FUT surgeons have always since the past one decade put forth their vociferous points of view about poor yield. If you state a lie a thousand times, it takes control of your rational senses and creates a doubt in the mind of the surgical hair restoration researcher, the potential FUE client. The most respected surgeons in hair restoration surgery are still FUT surgeons. This is because they have been trading their wares for a longer span of time; FUE surgeons on the contrary have been in FUE practice only the duration of the existence of the technique and that is not too long ago. It is mostly junior surgeons who started doing FUE full time around 5-10 years back. A handful of surgeons like me who were FUT (strip) surgeons before, converted full time to FUE, taking the Big Leap of Faith.
So as a community we are relatively new.
The reason such jaded arguments are finding ground in the hair loss domain is not long to seek- it is due to the fact that FUE is a demanding speciality where the surgeon has to spend most of his time with the patient. I know very few surgeons like me do the harvesting and other important parts of the FUE procedure themselves, not leaving it to the technicians. No-one who has a running practice would like to risk it by taking the Big Switch. So to stay relevant, one has to argue the advantages of your own technique and the chief argument that will hurt is that ‘FUE gives poor yield’.
I would like to counter this misconception thus-
- When FUT surgeons say FUE gives poor yield, who are they comparing with? You have to compare your FUT yield with the yield of the better FUE clinics and not your own FUE skills for fairness' sake.
- How much time in harvesting the FUT grafts is spent by surgeons? What is their strip harvest time? What is the time spent for slivering the strip and dissecting the grafts? Does the doctor do the slivering and dissection of grafts? Or their technicians? Is this their best practice? In FUE I do the entire harvesting myself- dissection and graft preparation. So why does this make my technique inferior.
- When a strip is harvested, how many hair in it are in the phase where they will withstand transfer following dissection?
- Can the telogen/catagen hair that are essential components of any strip be dissected safely and transplanted?
- If no, how many such hairs are wasted?
- Do they grow back?
- What is the ratio of good grafts available to the hair that cannot be transplanted and are confined to the bin? We all know that around 15% of hairs in the scalp are in the growing phase (also in the strip) and hence difficult to dissect out from the strip while slivering it.
- If not, is this not far greater a wastage than the 2-5% transection of grafts in FUE technique?
- Do FUE transected grafts grow back? Yes they do since they are transected within the body (in vivo) and not outside when the strip is out of the body (in vitro).

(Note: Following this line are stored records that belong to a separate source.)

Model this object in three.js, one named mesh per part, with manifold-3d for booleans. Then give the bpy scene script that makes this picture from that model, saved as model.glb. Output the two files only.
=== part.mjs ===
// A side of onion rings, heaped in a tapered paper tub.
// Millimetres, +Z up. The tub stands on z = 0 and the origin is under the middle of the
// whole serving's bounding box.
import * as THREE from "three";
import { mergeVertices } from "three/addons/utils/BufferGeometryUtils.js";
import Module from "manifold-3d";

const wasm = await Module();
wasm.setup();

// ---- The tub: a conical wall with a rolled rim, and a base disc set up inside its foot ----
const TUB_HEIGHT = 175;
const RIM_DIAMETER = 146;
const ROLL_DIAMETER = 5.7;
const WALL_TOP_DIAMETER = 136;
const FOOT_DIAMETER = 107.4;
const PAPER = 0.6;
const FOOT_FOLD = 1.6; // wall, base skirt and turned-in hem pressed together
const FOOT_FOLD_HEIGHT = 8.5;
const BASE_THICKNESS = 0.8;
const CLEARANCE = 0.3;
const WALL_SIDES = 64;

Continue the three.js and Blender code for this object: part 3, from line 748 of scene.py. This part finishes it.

- Moreover, when we take the strip from the back of the head, to relax the edges of the resultant wound, we undermine the skin around and stitch the 2 ends in close approximation. The skin that moves in to close the edges without tension has to come from somewhere. Or is this new skin added? Where does it come from? Does it come from the crown region of the scalp? So, is it not a fact that to close the strip, the area of the crown expands by as much as the area of the strip? Will we need more grafts to cover this larger area of expanded crown?
Does this decrease the permanent zone from which permanent grafts are taken for FUE?
How then can we argue that FUT gives greater yield? Answers to these questions are only common sense!